Insider Brief
- Backed by the U.S. National Science Foundation and other academic funders, researchers from MIT and Stanford developed SketchAgent, an AI system that generates human-like sketches from text prompts using a stroke-by-stroke process.
- Unlike previous systems, SketchAgent uses a custom drawing language rather than human-drawn datasets, enabling it to sketch abstract concepts and collaborate with humans in real time.
- The system, powered by Claude 3.5 Sonnet, outperformed other models like GPT-4o in drawing clarity, though it still struggles with complex shapes and precision, with researchers planning interface improvements and synthetic data training to boost performance.
A new AI system draws like a human, opening new possibilities for sketch-based collaboration between people and machines.
Backed by the U.S. National Science Foundation, the U.S. Army Research Laboratory, and Stanford University’s Hoffman-Yee Grant, researchers from MIT and Stanford have created “SketchAgent,” a system that can turn natural language into sketches using a step-by-step drawing process that mimics how humans doodle. According to MIT, the tool is part of a broader research effort to make AI more intuitive and multimodal, allowing it to interact not just with text but with visuals in real time.
“Not everyone is aware of how much they draw in their daily life,” noted CSAIL postdoc Yael Vinker, who is the lead author of a paper introducing SketchAgent. “We may draw our thoughts or workshop ideas with sketches. Our tool aims to emulate that process, making multimodal language models more useful in helping us visually express ideas.”
SketchAgent was designed without relying on human-drawn datasets. Instead, the team developed a custom sketching language that breaks down each concept into numbered strokes on a grid. These labeled strokes were used to teach the model how to draw items such as houses, robots, and abstract symbols like DNA helices. Using this framework, the researchers adapted large language models like Claude 3.5 Sonnet to generate line-by-line drawings from simple text descriptions.

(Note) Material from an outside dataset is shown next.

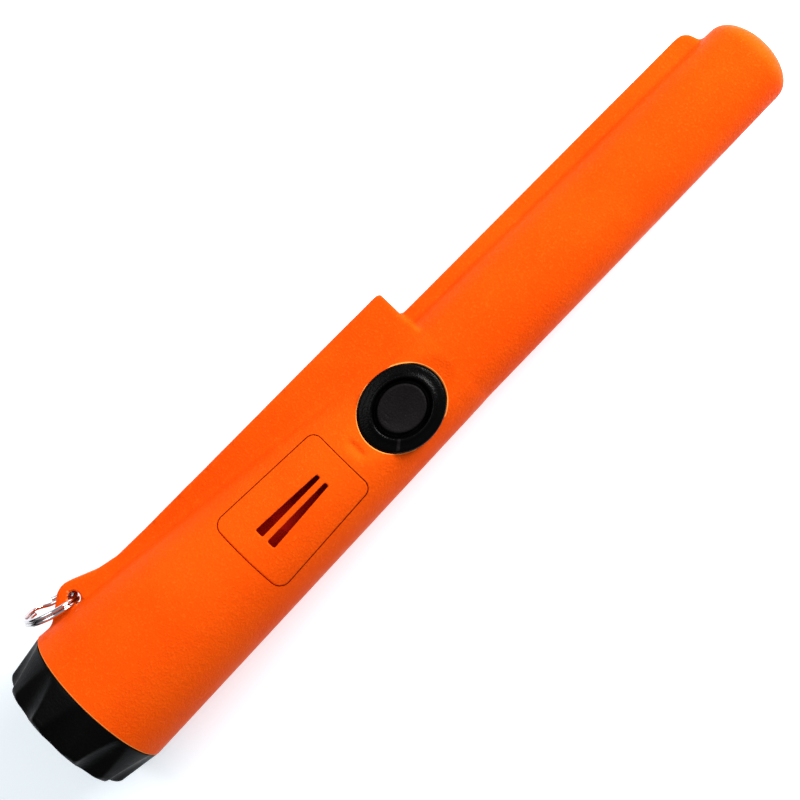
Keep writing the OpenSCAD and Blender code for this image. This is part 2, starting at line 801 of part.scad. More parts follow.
module coil_former() {
    color("ivory") difference() {
        union() {
            disc_x(former_x, coil_y, 0, barrel_r, former_length);
            for (x = flange_x) disc_x(x, coil_y, 0, flange_r, flange_t);
        }
        disc_x(former_x - 1, coil_y, 0, ferrite_r + seat_gap, former_length + 2);
        disc_x(former_x - 1, coil_y, 6.5, 1.1, flange_t + 1.5);
    }
}

// One winding on the former's barrel, between two flanges.
module winding(i, thickness) {
    x1 = flange_x[i] + flange_t + 0.1;
    r = barrel_r + seat_gap / 2;
    tube_x(x1, coil_y, 0, r + thickness, r, flange_x[i + 1] - 0.1 - x1);
}

module transmit_coil() {
    color("chocolate") winding(1, 2.4);
}

module receive_coils() {
    color("peru") for (i = [0, 2]) winding(i, 1.8);
}

module coil_shield() {
    color("gray") tube_x(former_x, coil_y, 0, shield_in_r + shield_t, shield_in_r, former_length);
}

module tip_cushion() {
    color("dimgray") disc_x(former_end + 0.2, coil_y, 0, flange_r, 2.4);
}

// Leads inside the housing: pairs of fine insulated wires, each end square to what it is soldered to.
lead_r = 0.45;
module battery_leads() {
    x = board_x + 2.5;
    color("red") for (side = [-1, 1]) let (y = handle_y(plate_x) + side * 2.5)
        wire([[plate_x + plate_t / 2, y, 9], [bulkhead_x + bulkhead_t, y, 9], [x - 2, y, 8.6],
            [x - 0.4, y, 7.2], [x, y, 5], [x, y, board_top]], lead_r, up = [0, 1, 0]);
}

module speaker_leads() {
    x = speaker_x + 7;
    z = speaker_top - speaker_h + 1.4;
    color("black") for (side = [-1, 1]) let (y = speaker_y + side * 1.4)
        wire([[x, y, z], [x, y, z - 0.8], [x + 0.5, y, z - 1.6], [x + 0.7, y, z - 2.4],
            [x + 0.7, y, board_top]], lead_r, up = [0, 1, 0]);
}

module lamp_leads() {
    x = led_x - lamp_board_t;
    color("white") for (side = [-1, 1]) let (z = side * 0.8)
        wire([[x, lamp_y - 3, z], [x - 1.2, lamp_y - 3, z], [x - 3, lamp_y - 4.5, z + 0.6],
            [x - 4.5, lamp_y - 7, 3.4 + z], [x - 5.5, 5, 4.8 + z], [x - 6.5 - z, 3, 4.6],
            [x - 6.7 - z, 2.6, 3.4], [x - 6.7 - z, 2.6, board_top]], 0.4, up = [0.3, 0.3, 1]);
}

module motor_leads() {
    x = board_x + 0.8;
    color("blue") for (side = [-1, 1]) let (y = motor_y + side * 1.2)
        wire([[motor_x, y, motor_z], [motor_x - 1, y, motor_z], [motor_x - 3.4, y, motor_z + 1.2],
            [x + 0.2, y, -3.4], [x, y, -1.4], [x, y, board_z]], 0.4, up = [0, 1, 0]);
}

module coil_leads() {
    x = board_end - 1.5;
    color("brown") for (side = [-1, 1]) let (y = coil_y + side * 0.45)
        wire([[x, y, board_top], [x, y, 3.4], [x + 1, y, 5.2], [nose_x, y, 5.6], [nose_x + nose_t, y, 5.7],
            [former_x, y, 6.3], [former_x + flange_t, y, 6.5]], 0.3, up = [0, 1, 0]);
}

housing();
speaker_cover();
speaker_membrane();
speaker_gasket();
speaker();
button_collar();
button_pad();
switch_stem();
tact_switch();
battery_cap();
cap_o_ring();
cap_cushion();
battery();
battery_terminals();
battery_cradle();
contact_plate();
contact_leaves();
split_ring();
lamp_lens();
lens_seal();
lamp_led();
lamp_board();
chassis();
board_screws();
circuit_board();
processor();
amplifier();
capacitors();
vibration_motor();
motor_weight();
motor_cradle();
ferrite_rod();
coil_former();
transmit_coil();
receive_coils();
coil_shield();
tip_cushion();
battery_leads();
speaker_leads();
lamp_leads();
motor_leads();
coil_leads();
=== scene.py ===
import bpy
from math import atan2, cos, pi, radians, sin, sqrt, tan
from mathutils import Matrix, Vector


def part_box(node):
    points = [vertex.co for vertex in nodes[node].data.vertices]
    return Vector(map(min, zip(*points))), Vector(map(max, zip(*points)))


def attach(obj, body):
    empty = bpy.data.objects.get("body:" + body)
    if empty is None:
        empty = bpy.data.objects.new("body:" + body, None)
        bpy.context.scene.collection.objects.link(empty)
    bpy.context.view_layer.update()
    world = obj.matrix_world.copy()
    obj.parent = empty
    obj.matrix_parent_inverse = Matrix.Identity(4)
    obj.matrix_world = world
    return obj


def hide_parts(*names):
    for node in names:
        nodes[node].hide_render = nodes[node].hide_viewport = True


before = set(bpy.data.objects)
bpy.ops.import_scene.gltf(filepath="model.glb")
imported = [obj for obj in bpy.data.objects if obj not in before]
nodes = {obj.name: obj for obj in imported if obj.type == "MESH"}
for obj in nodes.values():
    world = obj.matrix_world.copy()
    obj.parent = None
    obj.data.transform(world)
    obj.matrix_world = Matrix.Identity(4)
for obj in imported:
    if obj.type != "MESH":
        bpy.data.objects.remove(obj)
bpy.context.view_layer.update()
mm = 0.001                                  # shapes are drawn in millimetres and stored in metres


# Picking, modifiers and booleans

def clearPick():
    if bpy.context.object and bpy.context.object.mode != "OBJECT":
        bpy.ops.object.mode_set(mode="OBJECT")
    bpy.ops.object.select_all(action="DESELECT")


def pickOnly(obj):
    clearPick()
    obj.select_set(True)
    bpy.context.view_layer.objects.active = obj


def editAll(obj):
    pickOnly(obj)
    bpy.ops.object.mode_set(mode="EDIT")
    bpy.ops.mesh.select_all(action="SELECT")


def leaveEdit():
    bpy.ops.object.mode_set(mode="OBJECT")


def addModifier(obj, kind, **settings):
    pickOnly(obj)
    mod = obj.modifiers.new(kind.lower(), kind)
    for key, value in settings.items():
        setattr(mod, key, value)
    bpy.ops.object.modifier_apply(modifier=mod.name)
    return obj


def carve(obj, tool, operation="DIFFERENCE", solver="MANIFOLD"):
    addModifier(obj, "BOOLEAN", object=tool, operation=operation, solver=solver)
    bpy.data.objects.remove(tool)
    return obj


def place(obj, matrix):
    obj.data.transform(matrix)
    return obj


def settle(obj):
    pickOnly(obj)
    bpy.ops.object.transform_apply(location=True, rotation=True, scale=True)
    return obj


def smoothShade(obj, angle=35):
    pickOnly(obj)
    bpy.ops.object.shade_smooth_by_angle(angle=radians(angle))
    return obj


def soften(obj, voxel, turns):
    addModifier(obj, "REMESH", mode="VOXEL", voxel_size=voxel * mm, adaptivity=0)
    return addModifier(obj, "SMOOTH", factor=0.5, iterations=turns)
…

In tests, SketchAgent successfully generated sketches of concepts it hadn’t encountered before. The system also demonstrated collaborative capability, drawing alongside humans in tandem sessions. When SketchAgent’s contributions were removed from finished sketches, the resulting images were often incomplete, highlighting the model’s active role in the final design.
Compared with other large multimodal models, SketchAgent using Claude 3.5 Sonnet outperformed versions built on GPT-4o and other Claude models in generating clear, recognizable vector graphics. The results suggest Claude 3.5 is especially adept at translating textual prompts into structured visual forms.
“The fact that Claude 3.5 Sonnet outperformed other models like GPT-4o and Claude 3 Opus suggests that this model processes and generates visual-related information differently,” noted co-author Tamar Rott Shaham.
Still, the system remains limited in its ability to render complex or stylistic images. SketchAgent struggles with realistic figures, logos, and detailed drawings, and sometimes misinterprets human contributions during collaborative sketches. In one test, for instance, the model mistakenly drew a bunny with two heads, a glitch the researchers attribute to how the model plans and sequences drawing tasks.
The team is exploring ways to improve the model’s performance using synthetic data from other AI image-generation systems and aims to enhance the user interface for more seamless interaction. The long-term vision is to create a drawing-based interface that allows users to communicate with AI through visuals, not just words.
Lead author Yael Vinker and co-authors from MIT and Stanford plan to present the system at the 2025 Conference on Computer Vision and Pattern Recognition (CVPR). The work was also supported by the Zuckerman STEM Leadership Program, Hyundai Motor Company, and a Viterbi Fellowship.
“As models advance in understanding and generating other modalities, like sketches, they open up new ways for users to express ideas and receive responses that feel more intuitive and human-like,” Rott Shaham pointed out. “This could significantly enrich interactions, making AI more accessible and versatile.”